I just kept seeing her face, all frowned up, eyes bugged out, raggedy-ass headrag on, and she just screamin'. One side of her panties was in the crack of her ass. Her old man—he had lost a leg to diabetes—and this peg-leg muh'fucka was just kickin' at the air. Just kickin'. Talkin' to firemen, talkin' 'bout, “Hurry up!”

I just couldn't hold it. I was falling out.

But like I said, I could laugh at people's misfortunes because I had so many of my own. Like a lot of black people, I grew up straight po'. Wasn't no question about whether we was po', either. If you really wanted to know, all you had to do was look in our refrigerator.

You go to some people houses and the kids got all kinds of cookies and cakes and ice cream and shit. You know,
snacks.

But not us. We ain't never have no good food, man, nothin' for kids to just munch on. Shit, fuck around and ask my granddaddy 'bout some damn snacks.

KIDS:
Daddy, can we have a snack?

GRANDDADDY:
Mm-hmm, yeah, you can have a snack. Put you a coupla boiled eggs up in that pot in there.

Seriously, that was a snack at our house. We'd put about three or four eggs in a pot, boil 'em, then my granddaddy would cut 'em up in halves. I'd get a half. My brother would get a half, and so on. Then you'd add salt and pepper
and hot sauce.

Maaaaan, you'd be farting all damn night.

Everybody would be in the bed trying to get some rest, my grandmama and granddaddy in the next room, and then all of a sudden—
fffrrrrrppppppp.

“Man, why you—why you—why you do it by my
face? Ma-maaaaaa!
He fartin' in people's face!”

“Well, he just did in mine! He did it in mine!”
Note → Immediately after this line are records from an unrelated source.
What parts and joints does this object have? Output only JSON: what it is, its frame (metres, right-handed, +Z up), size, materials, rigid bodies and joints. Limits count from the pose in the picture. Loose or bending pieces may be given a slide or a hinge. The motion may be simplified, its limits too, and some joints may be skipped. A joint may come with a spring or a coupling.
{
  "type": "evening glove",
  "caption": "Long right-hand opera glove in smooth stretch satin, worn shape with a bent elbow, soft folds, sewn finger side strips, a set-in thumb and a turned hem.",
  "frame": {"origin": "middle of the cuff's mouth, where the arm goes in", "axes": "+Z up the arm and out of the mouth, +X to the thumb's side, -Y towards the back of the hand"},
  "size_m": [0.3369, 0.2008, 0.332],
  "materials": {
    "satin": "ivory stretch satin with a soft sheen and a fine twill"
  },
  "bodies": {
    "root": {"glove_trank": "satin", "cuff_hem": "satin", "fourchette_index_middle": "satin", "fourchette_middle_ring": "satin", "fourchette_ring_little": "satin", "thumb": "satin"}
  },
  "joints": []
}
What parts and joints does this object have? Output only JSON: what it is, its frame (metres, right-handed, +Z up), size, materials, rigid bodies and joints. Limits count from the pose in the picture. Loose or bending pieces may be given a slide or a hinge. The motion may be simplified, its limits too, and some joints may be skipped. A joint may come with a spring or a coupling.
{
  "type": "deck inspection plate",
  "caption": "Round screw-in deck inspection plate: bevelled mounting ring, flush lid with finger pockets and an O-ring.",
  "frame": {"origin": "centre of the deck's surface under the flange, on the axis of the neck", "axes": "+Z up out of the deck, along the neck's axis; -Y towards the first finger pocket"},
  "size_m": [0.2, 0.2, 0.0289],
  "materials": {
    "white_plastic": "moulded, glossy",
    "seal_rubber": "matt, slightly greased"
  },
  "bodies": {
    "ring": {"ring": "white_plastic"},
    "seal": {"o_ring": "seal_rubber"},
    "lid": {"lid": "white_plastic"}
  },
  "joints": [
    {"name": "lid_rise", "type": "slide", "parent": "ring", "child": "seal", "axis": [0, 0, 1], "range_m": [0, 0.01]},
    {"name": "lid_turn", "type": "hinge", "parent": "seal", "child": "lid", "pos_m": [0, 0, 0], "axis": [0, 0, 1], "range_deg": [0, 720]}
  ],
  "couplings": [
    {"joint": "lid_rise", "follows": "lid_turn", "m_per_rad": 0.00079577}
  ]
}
That's from eating all them eggs.

And it wasn't just snacks. You
know
you poor when you eatin' breakfast food late. You fryin' toast? At nine o'clock at night? With bacon?

You're broke.

We'd have to get some baloney and fry it until the black forms a circle around the edges. Don't even have no bread. Just roll it up like a hot dog and eat it.

And don't let us really get some ice cream.
Booooyyy.
When we'd get ice cream, my granddaddy would give us all one scoop each. I'd get mine, stir it up, mash it, make it seem like I had a lot. And you know kids: always examining what the other kids got.